◆ Aim of the task
Give back the lines exactly, from the first one to the line with "(0.26, 0.76, 4.1), (0.42, 0.72, 3.9)]", both ends included.

◆ Supplied data
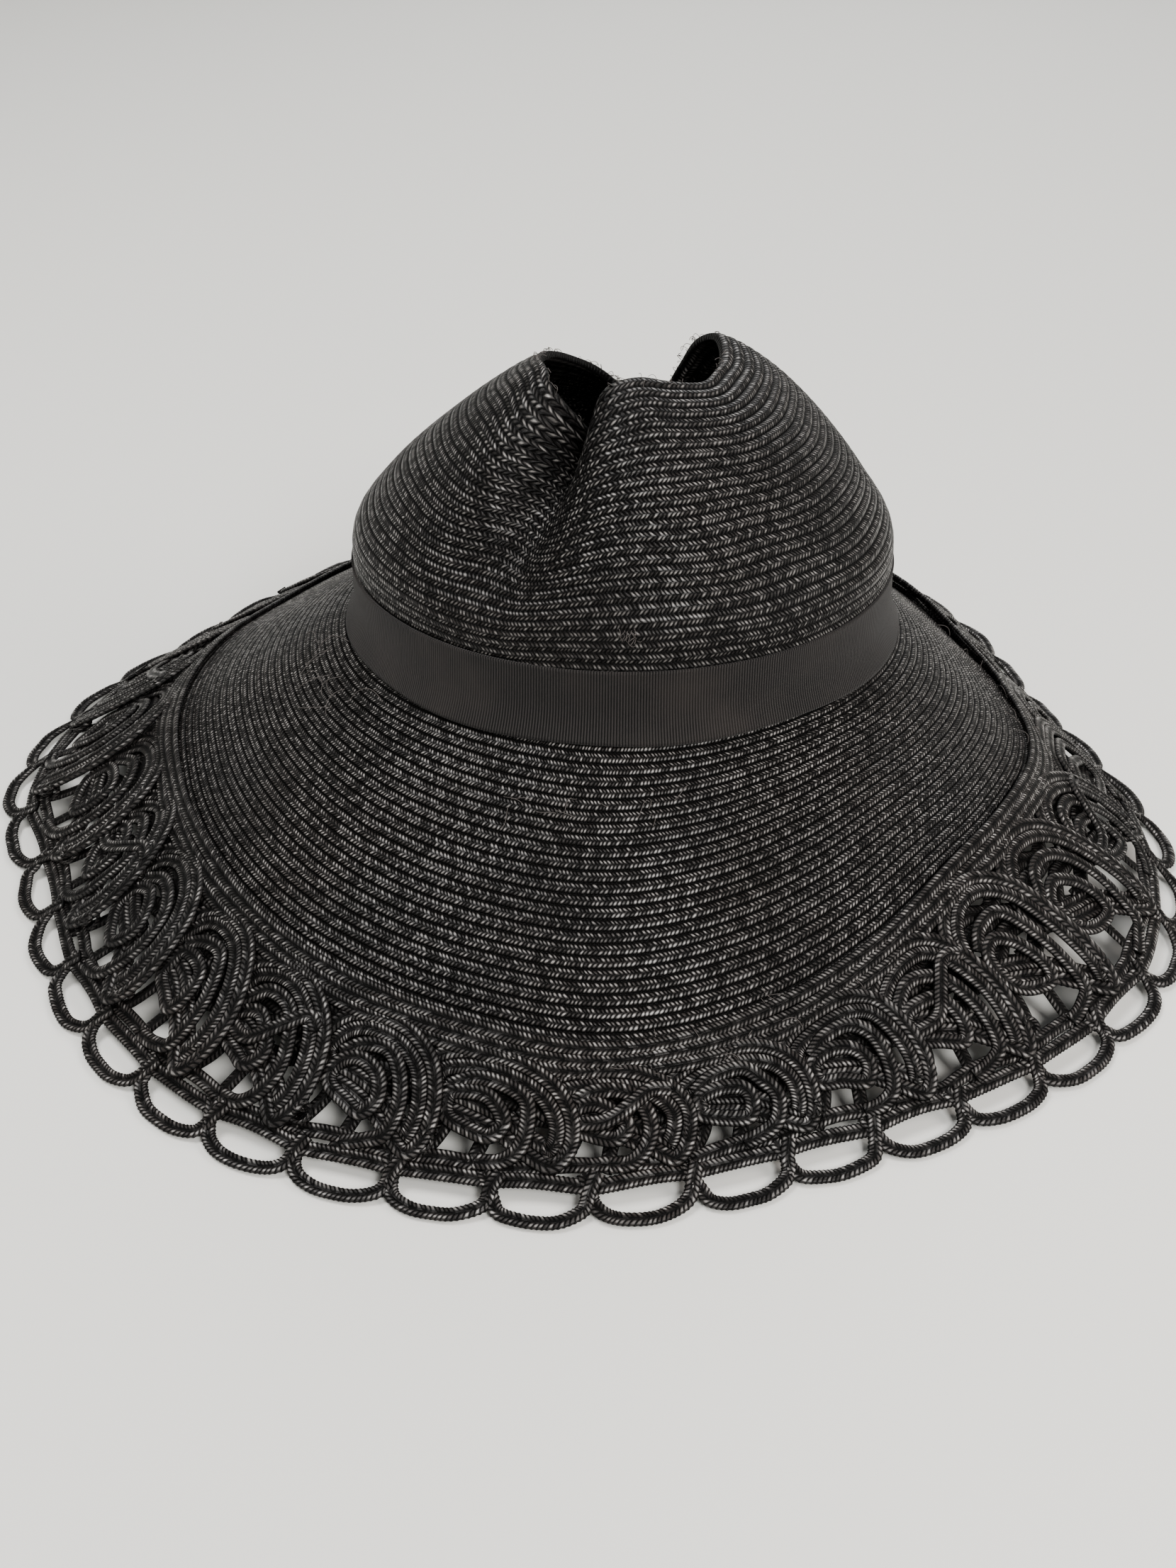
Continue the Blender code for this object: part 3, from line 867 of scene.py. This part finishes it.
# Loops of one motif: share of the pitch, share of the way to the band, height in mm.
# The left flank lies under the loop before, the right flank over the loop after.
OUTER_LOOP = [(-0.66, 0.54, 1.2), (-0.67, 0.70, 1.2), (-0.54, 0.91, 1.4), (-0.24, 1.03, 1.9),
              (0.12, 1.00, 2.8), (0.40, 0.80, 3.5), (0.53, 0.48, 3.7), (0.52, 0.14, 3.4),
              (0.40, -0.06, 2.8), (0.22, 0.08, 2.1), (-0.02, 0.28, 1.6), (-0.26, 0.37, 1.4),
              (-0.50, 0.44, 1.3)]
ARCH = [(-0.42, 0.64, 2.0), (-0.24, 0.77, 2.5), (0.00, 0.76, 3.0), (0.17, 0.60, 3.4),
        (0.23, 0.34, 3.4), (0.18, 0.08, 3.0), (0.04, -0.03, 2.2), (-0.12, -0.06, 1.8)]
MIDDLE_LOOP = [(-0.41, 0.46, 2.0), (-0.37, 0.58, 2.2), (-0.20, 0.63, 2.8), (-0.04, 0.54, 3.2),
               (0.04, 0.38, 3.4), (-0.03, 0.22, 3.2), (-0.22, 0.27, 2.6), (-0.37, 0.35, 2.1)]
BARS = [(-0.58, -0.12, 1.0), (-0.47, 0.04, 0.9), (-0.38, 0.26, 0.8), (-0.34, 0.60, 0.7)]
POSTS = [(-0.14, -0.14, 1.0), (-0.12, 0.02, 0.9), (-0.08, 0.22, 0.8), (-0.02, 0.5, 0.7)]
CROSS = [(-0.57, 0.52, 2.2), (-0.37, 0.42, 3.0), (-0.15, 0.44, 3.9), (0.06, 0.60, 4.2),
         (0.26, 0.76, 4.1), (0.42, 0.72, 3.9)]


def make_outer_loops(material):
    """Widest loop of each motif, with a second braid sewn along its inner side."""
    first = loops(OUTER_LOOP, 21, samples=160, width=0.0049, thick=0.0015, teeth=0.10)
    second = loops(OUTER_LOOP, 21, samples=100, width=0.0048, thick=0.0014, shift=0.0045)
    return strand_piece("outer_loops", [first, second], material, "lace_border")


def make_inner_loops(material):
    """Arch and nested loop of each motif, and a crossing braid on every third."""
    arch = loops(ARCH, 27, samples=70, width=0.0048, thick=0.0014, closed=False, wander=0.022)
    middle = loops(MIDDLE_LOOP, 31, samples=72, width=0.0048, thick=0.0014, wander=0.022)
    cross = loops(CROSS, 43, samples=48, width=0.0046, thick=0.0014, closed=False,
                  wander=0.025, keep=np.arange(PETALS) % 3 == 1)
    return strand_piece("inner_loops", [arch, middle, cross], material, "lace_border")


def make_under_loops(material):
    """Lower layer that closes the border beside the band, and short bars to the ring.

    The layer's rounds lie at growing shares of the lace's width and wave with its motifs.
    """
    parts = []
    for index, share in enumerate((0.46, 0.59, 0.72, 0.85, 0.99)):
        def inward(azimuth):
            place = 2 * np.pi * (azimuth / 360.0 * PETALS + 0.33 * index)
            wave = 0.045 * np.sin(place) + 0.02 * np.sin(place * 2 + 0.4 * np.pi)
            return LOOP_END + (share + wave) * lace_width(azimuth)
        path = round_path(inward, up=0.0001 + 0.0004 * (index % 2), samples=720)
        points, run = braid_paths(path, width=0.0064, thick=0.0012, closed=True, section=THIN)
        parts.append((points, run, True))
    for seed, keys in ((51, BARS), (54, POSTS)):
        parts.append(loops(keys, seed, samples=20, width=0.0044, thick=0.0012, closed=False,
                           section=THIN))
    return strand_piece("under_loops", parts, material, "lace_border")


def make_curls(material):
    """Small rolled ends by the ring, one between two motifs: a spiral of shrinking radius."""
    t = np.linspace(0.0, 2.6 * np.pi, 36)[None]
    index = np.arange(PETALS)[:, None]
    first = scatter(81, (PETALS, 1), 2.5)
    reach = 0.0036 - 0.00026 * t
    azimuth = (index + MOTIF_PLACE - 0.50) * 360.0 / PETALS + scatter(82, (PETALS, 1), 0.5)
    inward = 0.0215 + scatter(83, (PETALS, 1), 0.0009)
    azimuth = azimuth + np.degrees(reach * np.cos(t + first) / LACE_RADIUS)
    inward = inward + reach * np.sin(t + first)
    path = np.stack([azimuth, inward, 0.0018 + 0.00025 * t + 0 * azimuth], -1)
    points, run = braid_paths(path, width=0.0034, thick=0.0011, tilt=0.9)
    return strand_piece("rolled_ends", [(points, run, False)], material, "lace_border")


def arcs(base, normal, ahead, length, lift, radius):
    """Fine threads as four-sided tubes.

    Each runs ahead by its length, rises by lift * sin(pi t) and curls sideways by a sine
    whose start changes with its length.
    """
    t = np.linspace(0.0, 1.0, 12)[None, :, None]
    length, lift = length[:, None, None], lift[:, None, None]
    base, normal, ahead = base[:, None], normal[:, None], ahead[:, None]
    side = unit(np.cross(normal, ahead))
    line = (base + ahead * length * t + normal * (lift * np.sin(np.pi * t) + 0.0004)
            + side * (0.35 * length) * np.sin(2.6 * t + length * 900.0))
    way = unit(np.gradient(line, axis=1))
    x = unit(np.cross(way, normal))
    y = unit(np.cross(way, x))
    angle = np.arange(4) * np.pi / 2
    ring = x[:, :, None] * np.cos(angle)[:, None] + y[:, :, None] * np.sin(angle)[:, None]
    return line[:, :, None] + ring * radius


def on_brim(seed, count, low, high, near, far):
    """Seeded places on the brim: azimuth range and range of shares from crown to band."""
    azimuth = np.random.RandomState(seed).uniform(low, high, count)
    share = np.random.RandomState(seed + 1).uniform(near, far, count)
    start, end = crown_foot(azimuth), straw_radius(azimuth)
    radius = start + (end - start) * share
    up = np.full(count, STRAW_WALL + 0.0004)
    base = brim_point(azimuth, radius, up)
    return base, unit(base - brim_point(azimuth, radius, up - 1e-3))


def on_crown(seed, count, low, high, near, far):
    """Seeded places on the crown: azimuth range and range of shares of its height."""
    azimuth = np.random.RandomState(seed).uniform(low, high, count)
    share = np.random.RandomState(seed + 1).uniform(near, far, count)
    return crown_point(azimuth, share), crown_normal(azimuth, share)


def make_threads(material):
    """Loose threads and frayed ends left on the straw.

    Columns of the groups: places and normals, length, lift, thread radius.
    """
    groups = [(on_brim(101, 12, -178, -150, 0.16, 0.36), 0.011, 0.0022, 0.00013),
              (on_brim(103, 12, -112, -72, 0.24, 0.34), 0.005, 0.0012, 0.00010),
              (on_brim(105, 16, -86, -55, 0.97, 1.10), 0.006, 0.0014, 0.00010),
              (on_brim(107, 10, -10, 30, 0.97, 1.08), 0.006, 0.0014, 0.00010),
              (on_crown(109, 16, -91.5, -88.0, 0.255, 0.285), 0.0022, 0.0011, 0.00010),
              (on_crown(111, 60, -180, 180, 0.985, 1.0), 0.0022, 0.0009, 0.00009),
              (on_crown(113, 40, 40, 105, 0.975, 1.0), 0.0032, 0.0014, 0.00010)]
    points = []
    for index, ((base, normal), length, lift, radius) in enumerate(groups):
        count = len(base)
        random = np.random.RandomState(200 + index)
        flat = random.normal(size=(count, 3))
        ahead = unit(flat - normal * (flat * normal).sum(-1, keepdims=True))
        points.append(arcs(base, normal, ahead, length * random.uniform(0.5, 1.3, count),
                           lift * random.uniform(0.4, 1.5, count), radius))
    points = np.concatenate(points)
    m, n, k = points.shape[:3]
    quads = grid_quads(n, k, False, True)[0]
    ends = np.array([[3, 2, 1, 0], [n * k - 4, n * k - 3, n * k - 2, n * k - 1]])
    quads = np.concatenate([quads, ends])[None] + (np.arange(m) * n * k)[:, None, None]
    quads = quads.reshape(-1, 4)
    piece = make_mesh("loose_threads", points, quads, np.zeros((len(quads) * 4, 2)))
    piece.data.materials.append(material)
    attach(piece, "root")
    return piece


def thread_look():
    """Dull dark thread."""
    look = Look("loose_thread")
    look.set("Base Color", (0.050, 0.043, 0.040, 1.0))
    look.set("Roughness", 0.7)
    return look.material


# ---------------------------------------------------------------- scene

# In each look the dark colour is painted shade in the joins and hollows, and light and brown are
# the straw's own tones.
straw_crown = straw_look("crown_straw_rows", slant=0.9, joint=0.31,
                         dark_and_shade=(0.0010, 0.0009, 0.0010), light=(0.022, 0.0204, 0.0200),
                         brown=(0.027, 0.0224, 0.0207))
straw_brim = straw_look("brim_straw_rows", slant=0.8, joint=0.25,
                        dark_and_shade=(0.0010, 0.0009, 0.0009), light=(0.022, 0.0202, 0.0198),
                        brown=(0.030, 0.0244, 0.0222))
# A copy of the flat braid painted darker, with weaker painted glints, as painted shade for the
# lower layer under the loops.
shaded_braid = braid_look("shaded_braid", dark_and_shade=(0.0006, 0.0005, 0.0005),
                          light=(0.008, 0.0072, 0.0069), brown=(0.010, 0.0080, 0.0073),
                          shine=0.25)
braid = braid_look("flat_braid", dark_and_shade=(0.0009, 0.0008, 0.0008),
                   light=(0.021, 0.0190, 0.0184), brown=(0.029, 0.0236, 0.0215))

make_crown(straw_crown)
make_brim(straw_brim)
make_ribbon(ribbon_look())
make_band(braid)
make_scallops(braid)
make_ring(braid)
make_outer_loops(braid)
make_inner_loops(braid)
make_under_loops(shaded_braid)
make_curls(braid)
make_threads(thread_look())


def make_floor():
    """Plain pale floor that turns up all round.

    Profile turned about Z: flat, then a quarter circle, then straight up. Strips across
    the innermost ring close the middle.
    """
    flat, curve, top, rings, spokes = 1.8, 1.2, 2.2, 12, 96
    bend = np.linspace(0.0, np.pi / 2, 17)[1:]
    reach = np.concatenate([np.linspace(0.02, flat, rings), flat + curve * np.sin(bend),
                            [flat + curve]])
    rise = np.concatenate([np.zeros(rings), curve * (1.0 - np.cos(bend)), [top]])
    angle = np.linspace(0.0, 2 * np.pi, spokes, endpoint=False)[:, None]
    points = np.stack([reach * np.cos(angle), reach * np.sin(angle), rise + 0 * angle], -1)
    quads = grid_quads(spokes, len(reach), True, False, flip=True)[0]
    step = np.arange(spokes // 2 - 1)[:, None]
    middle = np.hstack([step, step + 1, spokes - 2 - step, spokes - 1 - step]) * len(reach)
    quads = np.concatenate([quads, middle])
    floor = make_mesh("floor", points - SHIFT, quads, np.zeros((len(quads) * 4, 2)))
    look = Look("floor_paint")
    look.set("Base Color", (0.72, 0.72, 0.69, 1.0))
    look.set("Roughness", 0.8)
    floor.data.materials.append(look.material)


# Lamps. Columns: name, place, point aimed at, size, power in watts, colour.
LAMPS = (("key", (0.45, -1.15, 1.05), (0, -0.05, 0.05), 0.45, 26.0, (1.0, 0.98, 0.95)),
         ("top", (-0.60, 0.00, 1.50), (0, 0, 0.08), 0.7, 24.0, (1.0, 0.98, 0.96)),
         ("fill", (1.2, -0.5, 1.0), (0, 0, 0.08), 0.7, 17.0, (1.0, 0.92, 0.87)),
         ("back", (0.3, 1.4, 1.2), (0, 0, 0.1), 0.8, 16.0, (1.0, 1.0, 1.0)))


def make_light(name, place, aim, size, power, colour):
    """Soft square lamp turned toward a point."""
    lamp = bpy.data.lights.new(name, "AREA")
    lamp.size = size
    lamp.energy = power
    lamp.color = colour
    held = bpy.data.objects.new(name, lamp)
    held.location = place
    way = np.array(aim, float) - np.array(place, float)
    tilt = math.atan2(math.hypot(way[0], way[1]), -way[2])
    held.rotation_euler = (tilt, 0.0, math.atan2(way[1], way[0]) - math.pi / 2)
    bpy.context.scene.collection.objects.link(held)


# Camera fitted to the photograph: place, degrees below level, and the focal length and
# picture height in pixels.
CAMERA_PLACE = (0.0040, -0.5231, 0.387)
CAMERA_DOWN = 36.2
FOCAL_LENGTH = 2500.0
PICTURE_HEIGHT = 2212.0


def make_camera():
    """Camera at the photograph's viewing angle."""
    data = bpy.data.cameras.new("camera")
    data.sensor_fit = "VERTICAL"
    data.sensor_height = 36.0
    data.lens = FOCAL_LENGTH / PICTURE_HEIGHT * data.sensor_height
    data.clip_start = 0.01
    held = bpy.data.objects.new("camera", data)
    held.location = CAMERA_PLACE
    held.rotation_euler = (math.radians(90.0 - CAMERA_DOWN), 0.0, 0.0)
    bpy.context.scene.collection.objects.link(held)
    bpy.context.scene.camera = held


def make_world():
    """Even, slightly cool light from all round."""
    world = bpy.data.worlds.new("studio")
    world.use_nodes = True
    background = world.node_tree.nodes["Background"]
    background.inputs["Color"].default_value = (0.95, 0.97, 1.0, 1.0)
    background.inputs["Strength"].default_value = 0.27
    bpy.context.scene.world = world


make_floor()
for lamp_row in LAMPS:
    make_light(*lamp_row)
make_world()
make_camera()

◆ Output for this task
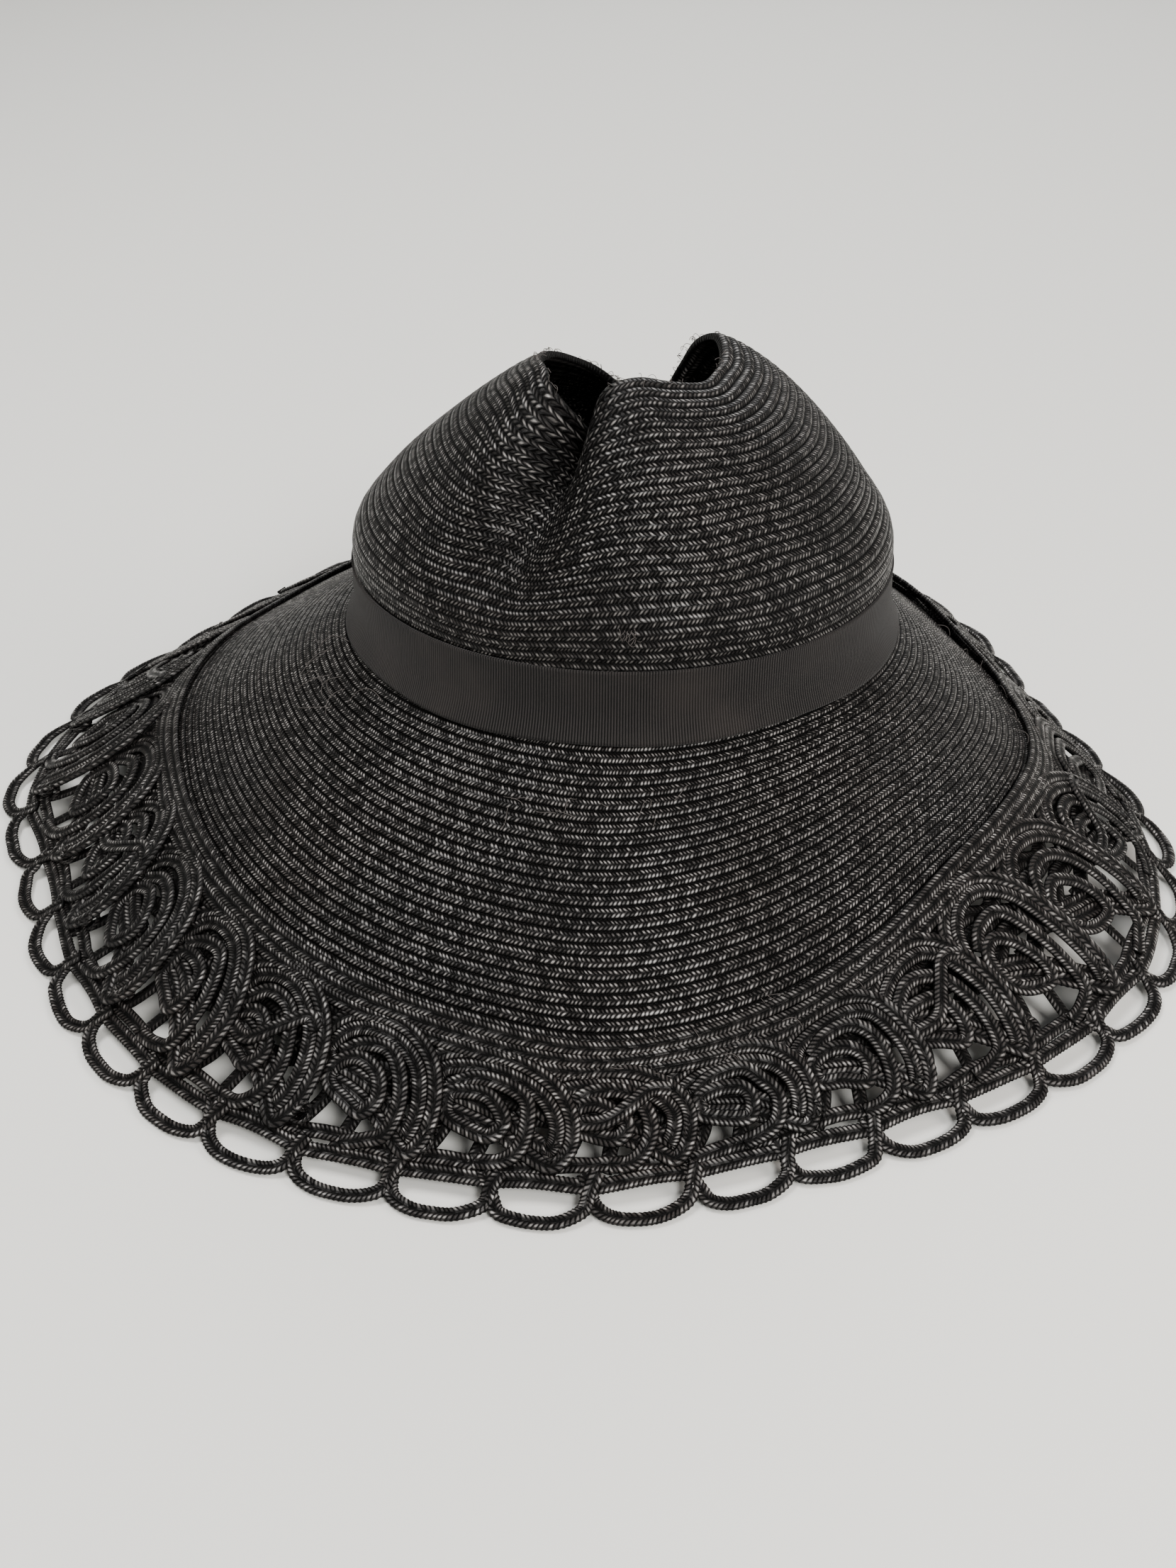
Continue the Blender code for this object: part 3, from line 867 of scene.py. This part finishes it.
# Loops of one motif: share of the pitch, share of the way to the band, height in mm.
# The left flank lies under the loop before, the right flank over the loop after.
OUTER_LOOP = [(-0.66, 0.54, 1.2), (-0.67, 0.70, 1.2), (-0.54, 0.91, 1.4), (-0.24, 1.03, 1.9),
              (0.12, 1.00, 2.8), (0.40, 0.80, 3.5), (0.53, 0.48, 3.7), (0.52, 0.14, 3.4),
              (0.40, -0.06, 2.8), (0.22, 0.08, 2.1), (-0.02, 0.28, 1.6), (-0.26, 0.37, 1.4),
              (-0.50, 0.44, 1.3)]
ARCH = [(-0.42, 0.64, 2.0), (-0.24, 0.77, 2.5), (0.00, 0.76, 3.0), (0.17, 0.60, 3.4),
        (0.23, 0.34, 3.4), (0.18, 0.08, 3.0), (0.04, -0.03, 2.2), (-0.12, -0.06, 1.8)]
MIDDLE_LOOP = [(-0.41, 0.46, 2.0), (-0.37, 0.58, 2.2), (-0.20, 0.63, 2.8), (-0.04, 0.54, 3.2),
               (0.04, 0.38, 3.4), (-0.03, 0.22, 3.2), (-0.22, 0.27, 2.6), (-0.37, 0.35, 2.1)]
BARS = [(-0.58, -0.12, 1.0), (-0.47, 0.04, 0.9), (-0.38, 0.26, 0.8), (-0.34, 0.60, 0.7)]
POSTS = [(-0.14, -0.14, 1.0), (-0.12, 0.02, 0.9), (-0.08, 0.22, 0.8), (-0.02, 0.5, 0.7)]
CROSS = [(-0.57, 0.52, 2.2), (-0.37, 0.42, 3.0), (-0.15, 0.44, 3.9), (0.06, 0.60, 4.2),
         (0.26, 0.76, 4.1), (0.42, 0.72, 3.9)]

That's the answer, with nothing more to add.